Sopesé lo que podía revelar en aquellos momentos sin perder la prudencia. Yo era algo más que un guardaespaldas, claro está. En mis años al servicio de Cahuella había pocas cosas en el planeta que no hubiera estudiado… aunque tales estudios solían estar motivados por alguna aplicación militar. No fingía saber mucho sobre el puente, pero sí que sabía algo sobre el hiperdiamante, el alótropo artificial del carbono con el que estaba fabricado.

—En realidad —dije—, creo que podrían decir la verdad.

—¡Pero no ha cambiado nada! —dijo la mujer.

—No tiene por qué ser así necesariamente. —Yo también estaba esforzándome por mantener la calma, cambiando rápidamente al estado mental necesario para gestionar una crisis, como había aprendido durante mis años de soldado. En privado, mi mente escondía un chillido de terror, pero hice lo que pude por ignorarlo temporalmente—. Aunque hubieran cortado el puente, ¿a cuánta distancia creen que estamos de la explosión? Yo diría que al menos a tres mil kilómetros.
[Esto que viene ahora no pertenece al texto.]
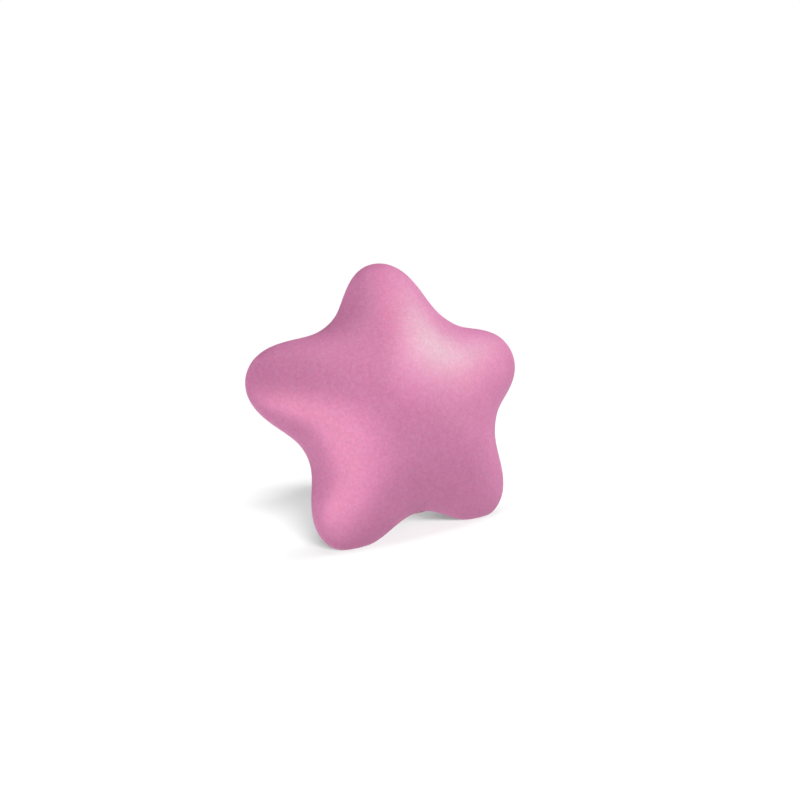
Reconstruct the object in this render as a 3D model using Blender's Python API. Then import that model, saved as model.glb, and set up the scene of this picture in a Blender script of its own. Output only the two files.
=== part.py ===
"""A puffy five-armed star of soft moulded foam, standing on two of its arms.

It has two pieces: a dense coloured skin with a round pour gate in the notch between the feet,
and the soft core that fills the skin and ends in a trimmed stub in that gate.

Units are metres and +Z is up. The front faces -Y, and the origin is on the floor midway between the feet.
"""

import math

import bmesh
import bpy
from mathutils import Matrix, Vector

# Outline, seen from the front. The shares are of the mean radius.
MEAN_RADIUS = 0.0340
ARMS = 5
ARM_REACH = 0.1755
TIP_ROUNDING = 0.007
FLANK_ROUNDING = -0.006

# How late the arms grow out of the round body: 1 is a cone of arms, and a higher power keeps the middle round.
ARM_GROWTH_POWER = 3.2

# Section from the middle to the rim: half the thickness at the middle, how much of it is lost towards the
# rim, and how far the round dome leans towards a crest. The first two are shares of the mean radius.
HALF_THICKNESS = 0.49
RIM_THINNING = 0.075
CREST = 0.18

# Skin, core, feet and pour gate.
SKIN_THICKNESS = 0.0008
CORE_GAP = 0.0003
FOOT_TRIM = 0.0008
GATE_RADIUS = 0.0030
GATE_STUB_RECESS = 0.0004
GATE_REACH = 0.0040

# Mesh fineness: steps around each arm, and rings from the front pole to the back pole.
STEPS_PER_ARM = 12
RINGS = 24
GATE_SEGMENTS = 32


def clear_scene():
    for obj in list(bpy.data.objects):
        bpy.data.objects.remove(obj, do_unlink=True)


def foam_material(name, color, roughness):
    material = bpy.data.materials.new(name)
    material.use_nodes = True
    shader = material.node_tree.nodes["Principled BSDF"]
    shader.inputs["Base Color"].default_value = (*color, 1.0)
    shader.inputs["Roughness"].default_value = roughness
    shader.inputs["Metallic"].default_value = 0.0
    material.diffuse_color = (*color, 1.0)
    return material


def arm_wave(lobe):
    """How far the outline stands out from a circle, where lobe is 0 at a tip and pi in a notch."""
    wave = ARM_REACH * math.cos(lobe)
    wave += TIP_ROUNDING * math.cos(2 * lobe)
    wave += FLANK_ROUNDING * math.cos(3 * lobe)
    return wave


def star_point(around, across):
    """A point of the star about its centre: around is the polar angle from +X, across runs 0 to pi, front to back."""
    lobe = ARMS * (around - math.pi / 2)
    spread = abs(math.sin(across))
    facing = math.cos(across)
    dome = facing * (1 - CREST + CREST * abs(facing))
    radius = spread + arm_wave(lobe) * spread ** ARM_GROWTH_POWER
    depth = HALF_THICKNESS - RIM_THINNING * spread ** 2
    point = Vector((radius * math.cos(around), -depth * dome, radius * math.sin(around)))
    return point * MEAN_RADIUS


def star_bmesh():
    """The closed star about its own centre, as rings of quads between a front and a back pole."""
    bm = bmesh.new()
    steps = ARMS * STEPS_PER_ARM
    front = bm.verts.new(star_point(0, 0))
    back = bm.verts.new(star_point(0, math.pi))
    rings = []
    for ring in range(1, RINGS):
        across = math.pi * ring / RINGS
        rings.append([bm.verts.new(star_point(math.tau * step / steps, across)) for step in range(steps)])
    for step in range(steps):
        after = (step + 1) % steps
        bm.faces.new((front, rings[0][step], rings[0][after]))
        bm.faces.new((back, rings[-1][after], rings[-1][step]))
        for inner, outer in zip(rings, rings[1:]):
            bm.faces.new((inner[step], outer[step], outer[after], inner[after]))
    bmesh.ops.recalc_face_normals(bm, faces=bm.faces)
    return bm


def stand_on_floor(bm):
    """Trims a flat under each foot and lifts the star so that the flats lie at z = 0."""
    floor = min(vert.co.z for vert in bm.verts) + FOOT_TRIM
    whole = bm.verts[:] + bm.edges[:] + bm.faces[:]
    cut = bmesh.ops.bisect_plane(
        bm, geom=whole, plane_co=(0, 0, floor), plane_no=(0, 0, 1), clear_inner=True)
    rim = [item for item in cut["geom_cut"] if isinstance(item, bmesh.types.BMEdge)]
    bmesh.ops.contextual_create(bm, geom=rim)
    bmesh.ops.recalc_face_normals(bm, faces=bm.faces)
    bmesh.ops.translate(bm, verts=bm.verts, vec=(0, 0, -floor))
    return -floor


def add_object(name, bm, material=None):
    mesh = bpy.data.meshes.new(name)
    bm.to_mesh(mesh)
    bm.free()
    obj = bpy.data.objects.new(name, mesh)
    bpy.context.scene.collection.objects.link(obj)
    if material:
        mesh.materials.append(material)
    return obj


def star_object(name, material):
    """A standing star, and the height of its centre above the floor."""
    bm = star_bmesh()
    centre_height = stand_on_floor(bm)
    obj = add_object(name, bm, material)
    obj.data.shade_smooth()
    return obj, centre_height


def upright_cylinder(name, radius, bottom, top):
    """A closed cylinder on the Z axis that only serves as a tool for the Boolean modifiers."""
    bm = bmesh.new()
    bmesh.ops.create_cone(
        bm, cap_ends=True, segments=GATE_SEGMENTS, radius1=radius, radius2=radius, depth=top - bottom,
        matrix=Matrix.Translation((0, 0, (bottom + top) / 2)))
    obj = add_object(name, bm)
    obj.hide_render = True
    obj.display_type = "WIRE"
    return obj


def add_boolean(obj, tool, operation):
    modifier = obj.modifiers.new("gate", "BOOLEAN")
    modifier.object = tool
    modifier.operation = operation
    modifier.solver = "EXACT"


def notch_height(centre_height):
    """Height of the lowest notch, where the pour gate sits."""
    return centre_height + star_point(-math.pi / 2, math.pi / 2).z


def build_outer_skin():
    """The dense skin: a shell grown inwards from the star, opened by the pour gate."""
    pink = foam_material("skin_pink", (0.80, 0.29, 0.50), 0.60)
    skin, centre_height = star_object("outer_skin", pink)
    shell = skin.modifiers.new("shell", "SOLIDIFY")
    shell.thickness = SKIN_THICKNESS
    shell.offset = -1
    shell.use_even_offset = True
    notch = notch_height(centre_height)
    cutter = upright_cylinder("gate_cutter", GATE_RADIUS, notch - GATE_REACH, notch + GATE_REACH)
    add_boolean(skin, cutter, "DIFFERENCE")


def build_foam_core():
    """The soft core: the star shrunk clear of the skin, with the trimmed stub that fills the gate."""
    pale = foam_material("core_pale_pink", (0.86, 0.50, 0.66), 0.90)
    core, centre_height = star_object("foam_core", pale)
    shrink = core.modifiers.new("shrink", "DISPLACE")
    shrink.direction = "NORMAL"
    shrink.mid_level = 0
    shrink.strength = -(SKIN_THICKNESS + CORE_GAP)
    notch = notch_height(centre_height)
    stub = upright_cylinder(
        "gate_stub", GATE_RADIUS - CORE_GAP, notch + GATE_STUB_RECESS, notch + GATE_REACH)
    add_boolean(core, stub, "UNION")


def build():
    clear_scene()
    build_outer_skin()
    build_foam_core()


build()
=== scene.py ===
"""The looks of a puffy five-armed foam star: a fine moulded skin, its soft core, a pale floor and soft light.

Everything is in metres in the CAD's frame: +Z up, the front faces -Y, and the star stands on z = 0.
"""

import math

import bmesh
import bpy
from mathutils import Matrix, Vector


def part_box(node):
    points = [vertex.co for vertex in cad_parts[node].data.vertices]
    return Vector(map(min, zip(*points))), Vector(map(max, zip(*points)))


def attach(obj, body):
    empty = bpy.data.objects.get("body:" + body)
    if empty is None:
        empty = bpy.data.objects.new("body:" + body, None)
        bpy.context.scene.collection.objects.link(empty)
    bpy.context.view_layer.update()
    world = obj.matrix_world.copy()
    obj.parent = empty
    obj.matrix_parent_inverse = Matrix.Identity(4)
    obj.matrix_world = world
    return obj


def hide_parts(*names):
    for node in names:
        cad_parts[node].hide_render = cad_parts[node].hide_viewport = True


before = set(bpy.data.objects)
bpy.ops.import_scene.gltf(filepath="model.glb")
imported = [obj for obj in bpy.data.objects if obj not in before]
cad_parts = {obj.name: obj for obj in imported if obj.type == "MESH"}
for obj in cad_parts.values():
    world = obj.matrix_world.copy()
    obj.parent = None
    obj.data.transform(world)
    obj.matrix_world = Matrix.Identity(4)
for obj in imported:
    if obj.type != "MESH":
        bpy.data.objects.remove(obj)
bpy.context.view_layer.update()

# The star's outline, as in the CAD: shares of its mean radius, and how late the arms grow out of the body.
ARMS = 5
ARM_REACH = 0.1755
TIP_ROUNDING = 0.007
FLANK_ROUNDING = -0.006
ARM_GROWTH_POWER = 3.2

# The star's section, as in the CAD, in shares of the mean radius too. The crest is a share of the dome.
HALF_THICKNESS = 0.49
RIM_THINNING = 0.075
CREST = 0.18

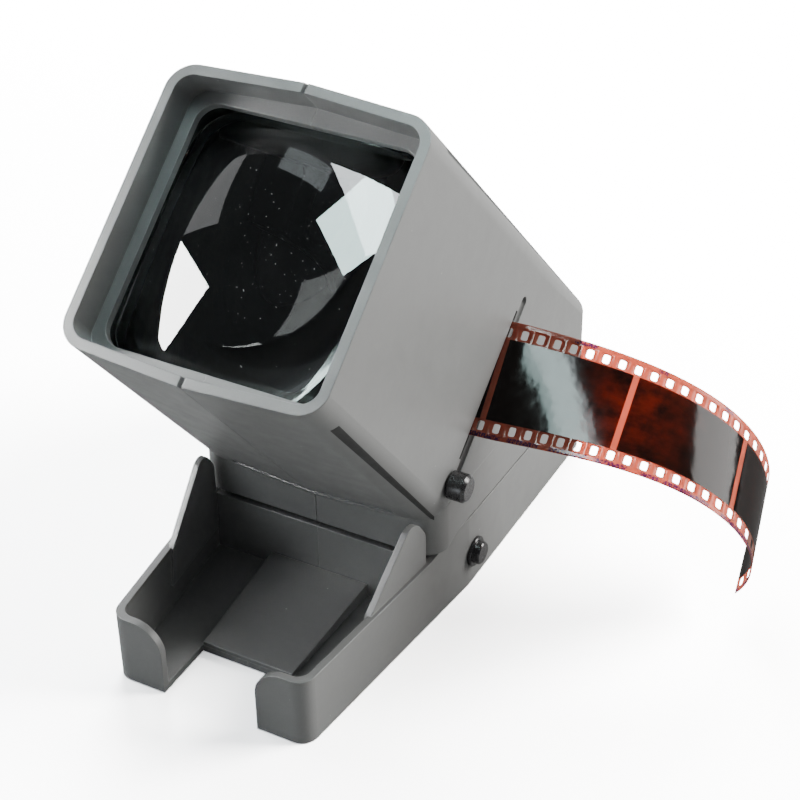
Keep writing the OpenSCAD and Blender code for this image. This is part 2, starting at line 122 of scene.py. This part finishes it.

—¿Qué coño tiene eso que ver?

—Mucho —dije, intentando esbozar una sonrisa forzada—. Suponga que el puente es una cuerda que cuelga desde la órbita, tirante por su propio peso.

—Lo estoy suponiendo, créame.

—Bien. Ahora suponga que se corta la cuerda a medio camino de su longitud. La parte sobre el corte todavía cuelga del eje orbital, pero la parte bajo el corte comenzará a caer al suelo inmediatamente.

—Entonces estamos perfectamente seguros, ¿no? —contestó el hombre—. Está claro que estamos por encima del corte —miró hacia arriba—. El cable está intacto desde aquí hasta la estación orbital. Eso quiere decir que si seguimos ascendiendo estaremos a salvo, gracias a Dios.

—Yo no empezaría a darle las gracias todavía.

El hombre me miró con expresión afligida, como si estuviera estropeándole algún elaborado juego de salón con objeciones innecesarias.

—¿Qué quiere decir?

—Quiero decir que eso no significa que estemos a salvo. Si se corta una cuerda que cuelga por su propio peso, la parte sobre el corte reacciona saltando hacia arriba.

—Sí. —El hombre me miró con ojos amenazadores, como si yo formulara mis objeciones por puro rencor—. Lo entiendo. Pero obviamente eso no nos afecta, porque no ha ocurrido nada.

—Todavía —respondí—. Nunca dije que la relajación ocurriera de forma instantánea a lo largo de todo el cable. Aunque el cable se corte bajo nosotros, la onda de relajación tardará algún tiempo en llegar a nuestra altura.

—¿Cuánto tiempo? —preguntó temeroso.

No tenía una respuesta exacta que ofrecerles.

—No lo sé. La velocidad del sonido en el hiperdiamante no es muy diferente a la del diamante natural, unos quince kilómetros por segundo, creo. Si el corte estaba a tres mil kilómetros bajo nosotros, la onda sonora debería llegarnos antes… unos doscientos segundos tras la luz de la explosión. La onda de relajación debería ser más lenta, creo… pero nos llegará antes de que alcancemos la cima.

Mi sincronización fue exquisita, ya que el impulso sonoro llegó justo cuando acabé de hablar; una sacudida brusca y fuerte, como si el ascensor hubiera tropezado con un bache en su ascenso a dos mil kilómetros por hora.

—Seguimos estando a salvo, ¿verdad? —preguntó la mujer con la voz al borde de la histeria—. Si el corte está bajo nosotros… Oh, Dios, ojalá me hubiera copiado más a menudo.

Su marido la miró con sarcasmo.

—Fuiste tú la que me dijo que aquellos viajes a la clínica de escaneado eran demasiado caros para convertirlos en un hábito, querida.